El caso es que traductoras y traductores pertenecemos a un largo linaje de trabajadores de la palabra, el deseo y la rabia. Un gremio al que se agradece poco y se critica demasiado. Pienso en traductores como Teófilo de Edesa, quien tradujo La ilíada al siríaco en la corte del califa al-Mahdi en Bagdad en el siglo VIII. Siempre pienso en Teófilo de Edesa, en su intenso ahora y en los persas conchesumadres que criticaron su trabajo después de su muerte. Pienso en Faustino Galicia Chimalpopoca y en los alemanes culiados que cien años después de su muerte se atrevieron a criticar sus traducciones del náhuatl. Pienso en Helen Lowe-Porter y en los ingleses pelotudos que publicaron artículos llenos de vanidad en el Times Literary Supplement criticando sus traducciones de Thomas Mann. Por qué la inquina. La crítica es natural, nuestro trabajo es provisorio y generoso.

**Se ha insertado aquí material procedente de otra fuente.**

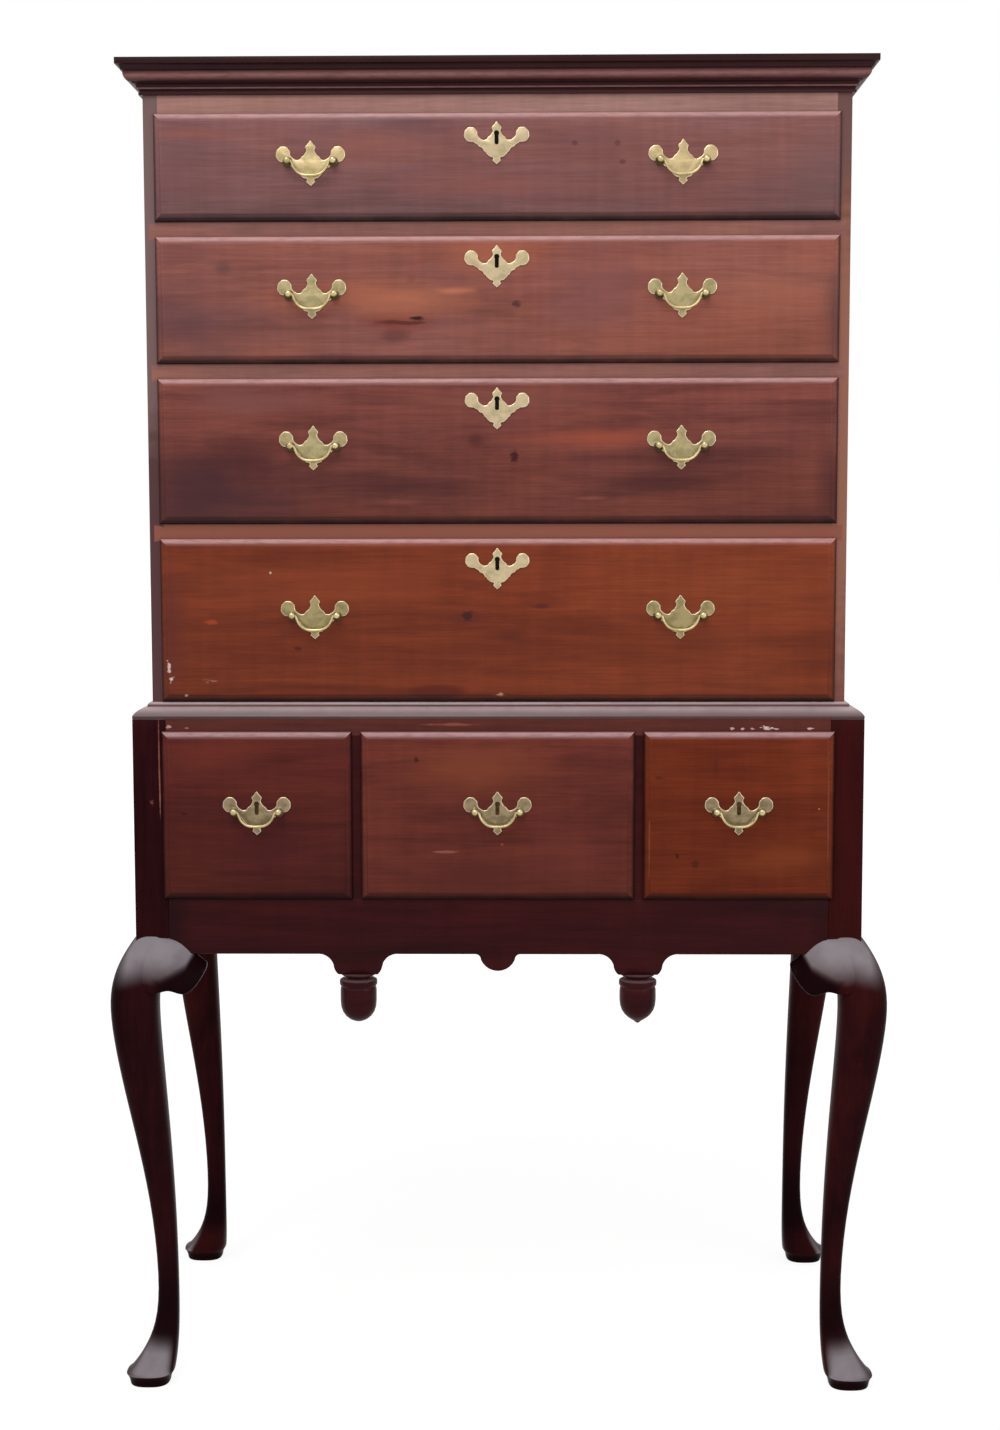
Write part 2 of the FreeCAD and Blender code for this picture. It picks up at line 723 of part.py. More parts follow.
# ---------------------------------------------------------------- drawers
class Drawer:
    """One drawer: its opening, the face of the case, and the places of its brasses."""

    def __init__(self, name, left, right, floor, opening_height, face, pulls, locked):
        self.name = name
        self.left = left
        self.right = right
        self.floor = floor
        self.ceiling = floor + opening_height
        self.face = face
        self.pulls = pulls
        self.locked = locked
        self.low = floor + seat_gap
        self.top = self.ceiling + lip_cover
        self.lip_face = face - seat_gap - lip_thickness
        self.body_rear = face + front_body
        self.rear = (upper_rear if locked else back - board) - drawer_end_gap
        self.side_top = self.ceiling - side_drop
        self.groove = self.low + groove_lift
        self.middle_x = (left + right) / 2
        self.pull_z = (self.low + self.top) / 2 + pull_rise
        self.lock_top = self.ceiling - top_gap

    def front_board(self):
        x0 = self.left - lip_cover
        x1 = self.right + lip_cover
        lip = box(x0, x1, self.lip_face + lip_step, self.face - seat_gap, self.low, self.top)
        lip = lip.makeFillet(lip_round, edges_at(lip, self.lip_face + lip_step))
        field = box(x0 + lip_border, x1 - lip_border, self.lip_face, self.face - seat_gap,
                    self.low + lip_border, self.top - lip_border)
        body = box(self.left + side_gap, self.right - side_gap, self.face - seat_gap, self.body_rear,
                   self.low, self.ceiling - top_gap)
        cutters = self.front_tails() + [self.front_groove()]
        for x in self.pulls:
            cutters += [shank_blank(place, self.pull_z, self.lip_face - 1, self.body_rear + 1, post_clearance)
                        for place in post_places(x)]
        if self.locked:
            cutters += [self.lock_pocket(), self.key_slot(self.lip_face - 1, self.body_rear)]
        return without(joined([lip, field, body]), cutters)

    def key_slot(self, y0, y1):
        """Way for the key behind the keyhole."""
        middle = self.top - escutcheon_drop + keyhole_rise
        return box(-keyhole_radius, keyhole_radius, y0, y1, middle - keyhole_height / 2, middle + keyhole_height / 2)

    def front_tails(self):
        """Half-blind tails of both sides."""
        low = self.groove + bottom_edge
        push = Vector(drawer_side, 0, 0)
        x = self.left + side_gap
        row = tails(low, self.side_top, front_lap, tail_pitch,
                    lambda along, out: Vector(x, self.body_rear - out, along), push)
        shift = self.right - self.left - 2 * side_gap - drawer_side
        return row + [shape.translated(Vector(shift, 0, 0)) for shape in row]

    def rear_tails(self):
        """Through tails of both sides, in the back."""
        low = self.groove + bottom_edge
        push = Vector(drawer_side, 0, 0)
        x = self.left + side_gap
        row = tails(low, self.side_top - back_drop, drawer_back, tail_pitch,
                    lambda along, out: Vector(x, self.rear - drawer_back + out, along), push)
        shift = self.right - self.left - 2 * side_gap - drawer_side
        return row + [shape.translated(Vector(shift, 0, 0)) for shape in row]

    def front_groove(self):
        reach = side_gap + drawer_side - groove_depth
        return box(self.left + reach, self.right - reach, self.body_rear - groove_depth, self.body_rear + 1,
                   self.groove, self.groove + bottom_edge)

    def sides(self):
        x = self.left + side_gap
        plain = box(x, x + drawer_side, self.body_rear, self.rear - drawer_back, self.low, self.side_top)
        heel = box(x, x + drawer_side, self.rear - drawer_back, self.rear, self.low, self.groove + bottom_edge)
        half = len(self.front_tails()) // 2
        side = joined([plain, heel] + self.front_tails()[:half] + self.rear_tails()[:len(self.rear_tails()) // 2])
        groove = box(x + drawer_side - groove_depth, x + drawer_side + 1, self.body_rear, self.rear + 1,
                     self.groove, self.groove + bottom_edge)
        left_side = side.cut(groove)
        middle = Vector(self.middle_x, 0, 0)
        return [left_side, left_side.mirror(middle, Vector(1, 0, 0))]

    def back_board(self):
        plain = box(self.left + side_gap, self.right - side_gap, self.rear - drawer_back, self.rear,
                    self.groove + bottom_edge, self.side_top - back_drop)
        return without(plain, self.rear_tails())

    def bottom(self):
        """Bottom board, bevelled on its underside to fit the grooves."""
        reach = side_gap + drawer_side - groove_depth + bottom_play
        x0 = self.left + reach
        x1 = self.right - reach
        y0 = self.body_rear - groove_depth + bottom_play
        slab = box(x0, x1, y0, self.rear, self.groove, self.groove + bottom_edge)
        inner = groove_depth
        wide = [(x0 + inner, y0 + inner), (x1 - inner, y0 + inner), (x1 - inner, self.rear), (x0 + inner, self.rear)]
        cut = inner + bottom_bevel
        narrow = [(x0 + cut, y0 + cut), (x1 - cut, y0 + cut), (x1 - cut, self.rear), (x0 + cut, self.rear)]
        belly = Part.makeLoft([outline(wide, flat(self.groove)),
                               outline(narrow, flat(self.groove - bottom_belly))], True, True)
        return joined([slab, belly])

    def box_boards(self):
        return self.sides() + [self.back_board(), self.bottom()]

    def lock_pocket(self):
        half = lock_width / 2
        return box(-half, half, self.body_rear - lock_thickness, self.body_rear + 1,
                   self.lock_top - lock_height, self.ceiling)

    def lock_case(self):
        """Lock let into the back of the front, with a chamber for its bolt."""
        half = lock_width / 2
        case = box(-half, half, self.body_rear - lock_thickness, self.body_rear,
                   self.lock_top - lock_height, self.lock_top)
        wide = bolt_width / 2 + bolt_clearance
        deep = bolt_thickness / 2 + bolt_clearance
        chamber = box(-wide, wide, bolt_middle() - deep, bolt_middle() + deep,
                      self.lock_top - bolt_height - bolt_clearance, self.lock_top + 1)
        slot = self.key_slot(self.body_rear - lock_thickness - 1, self.body_rear - lock_thickness / 2)
        return case.cut([chamber, slot])

    def lock_bolt(self):
        middle = bolt_middle()
        return box(-bolt_width / 2, bolt_width / 2, middle - bolt_thickness / 2, middle + bolt_thickness / 2,
                   self.lock_top - bolt_height, self.lock_top)

    def brasses(self):
        pieces = []
        for x in self.pulls:
            blank = plate(x, self.pull_z, self.lip_face, not self.locked)
            holes = [shank_blank(place, self.pull_z, self.lip_face - 5, self.lip_face + 5, post_clearance)
                     for place in post_places(x)]
            pieces.append(blank.cut(holes))
            for place, inward in zip(post_places(x), (1, -1)):
                pieces.append(pull_post(place, self.pull_z, self.lip_face, self.body_rear, inward))
                pieces.append(pull_nut(place, self.pull_z, self.body_rear))
        if self.locked:
            pieces += [plate(self.middle_x, self.top - escutcheon_drop, self.lip_face, True), self.lock_case()]
        return pieces


def all_drawers():
    """Upper drawers from the top down, then the base drawers from left to right."""
    drawers = []
    for row, (floor, opening) in enumerate(zip(opening_floors(), opening_heights)):
        drawers.append(Drawer("upper_drawer_%d" % (row + 1), -upper_inside, upper_inside, floor, opening,
                              upper_front, (-pull_spacing / 2, pull_spacing / 2), True))
    edge = partition_place + partition_thickness / 2
    for name, left, right in (("left", -post_inside, -edge), ("centre", -centre_opening / 2, centre_opening / 2),
                              ("right", edge, post_inside)):
        drawers.append(Drawer("base_drawer_" + name, left, right, base_floor, base_opening_height,
                              front, ((left + right) / 2,), False))
    return drawers


# ---------------------------------------------------------------- files
def save(name, shapes):
    """Write one node; several solids go in as a group."""
    solids = [solid for shape in shapes for solid in shape.Solids]
    whole = solids[0] if len(solids) == 1 else Part.makeCompound(solids)
    whole.exportStep("parts/" + name + ".step")


def save_base():
    boards = [skirt_board(), base_top_rail(), base_side(), flip_x(base_side()), base_back_board()]
    legs = {"leg_front_left": leg(), "leg_front_right": flip_x(leg()),
            "leg_back_left": flip_y(leg()), "leg_back_right": flip_x(flip_y(leg()))}
    for name, shape in legs.items():
        save(name, [shape.cut(boards)])
    save("skirt_board", boards[:1])
    save("base_top_rail", boards[1:2])
    save("base_side_right", boards[2:3])
    save("base_side_left", boards[3:4])
    save("base_back_board", boards[4:])
    save("base_partitions", base_partitions())
    save("base_runners", base_runners())
    save("base_guides", base_guides())
    save("knee_brackets", knee_brackets())
    save("skirt_drops", skirt_drops())
    save("waist_moulding", waist_moulding())


def save_upper_case():
    side = upper_case_side()
    save("upper_side_right", [side])
    save("upper_side_left", [flip_x(side)])
    save("upper_top_board", [case_board(case_top, top_board)])
    save("upper_bottom_board", [case_board(base_top, bottom_board)])
    save("upper_back_boards", upper_back_boards())
    save("frieze_rail", [frieze_rail()])
    save("drawer_dividers", drawer_dividers())
    save("upper_runners", upper_runners())
    save("cornice", cornice())


def save_drawers():
    for drawer in all_drawers():
        save(drawer.name + "_front", [drawer.front_board()])
        save(drawer.name + "_box", drawer.box_boards())
        save(drawer.name + "_brasses", drawer.brasses())
        if drawer.locked:
            save(drawer.name + "_lock_bolt", [drawer.lock_bolt()])
        sides = ("_left", "_right") if len(drawer.pulls) > 1 else ("",)
        for x, side in zip(drawer.pulls, sides):
            save(drawer.name + "_bail" + side, [bail(x, drawer.pull_z, drawer.lip_face)])


os.makedirs("parts", exist_ok=True)
save_base()
save_upper_case()
save_drawers()
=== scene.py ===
import cmath
import json
import math
from functools import cache, partial

import bpy
from bpy.props import FloatProperty, FloatVectorProperty, PointerProperty
from bpy.types import NodeSocket, Operator, Panel, PropertyGroup
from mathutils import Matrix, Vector

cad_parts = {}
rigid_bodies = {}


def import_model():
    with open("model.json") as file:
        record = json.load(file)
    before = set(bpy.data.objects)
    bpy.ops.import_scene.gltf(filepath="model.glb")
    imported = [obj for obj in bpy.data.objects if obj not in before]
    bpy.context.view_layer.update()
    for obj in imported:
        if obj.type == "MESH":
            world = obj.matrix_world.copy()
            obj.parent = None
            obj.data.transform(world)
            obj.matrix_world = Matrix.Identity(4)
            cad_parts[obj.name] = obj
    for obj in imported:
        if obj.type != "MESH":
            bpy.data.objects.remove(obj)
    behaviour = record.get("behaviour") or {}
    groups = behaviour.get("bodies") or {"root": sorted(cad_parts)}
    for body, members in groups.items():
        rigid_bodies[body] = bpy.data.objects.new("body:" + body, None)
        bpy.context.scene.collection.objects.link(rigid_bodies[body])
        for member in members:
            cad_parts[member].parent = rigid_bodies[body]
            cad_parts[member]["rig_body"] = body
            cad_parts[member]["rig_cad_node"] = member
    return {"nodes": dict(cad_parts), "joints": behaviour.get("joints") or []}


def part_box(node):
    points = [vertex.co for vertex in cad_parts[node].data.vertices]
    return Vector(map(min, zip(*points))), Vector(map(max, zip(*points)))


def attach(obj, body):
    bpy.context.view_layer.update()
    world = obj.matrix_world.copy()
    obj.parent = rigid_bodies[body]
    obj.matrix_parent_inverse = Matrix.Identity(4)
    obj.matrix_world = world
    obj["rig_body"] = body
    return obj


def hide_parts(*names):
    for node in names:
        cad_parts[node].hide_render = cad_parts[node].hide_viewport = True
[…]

Y entonces vuelvo a pensar en la mamá de Libertad, esa Casandra, en la urgencia de su tecleo, en ella haciendo malabares con la existencia, freejazzeando con el futuro en el intenso ahora de las dictaduras argentinas de los años setenta, conversando con amigas y amigos traductores para hallar solución a tal o cual giro idiomático para el montaje de Las Troyanas.

Pienso en mis amigas traductoras y en mis amigos traductores, todas y todos involucrados en el cotidiano palear ripio que es también traducir, cada una y cada uno luchando a su manera en su intenso ahora, traduciendo y quizás profetizando dolorosas iteraciones de tragedias clásicas. Todas y todos protagonistas de tiras cómicas con un vago aire de bohemia y cosmopolitismo.

Por Rodrigo Olavarría

Fotografía de Bruce Davidson

[Ensayo leído en el seminario “(Des)encuentros en la traducción poética”, realizado el 2 de abril de 2025 en la Pontificia Universidad Católica de Valparaíso].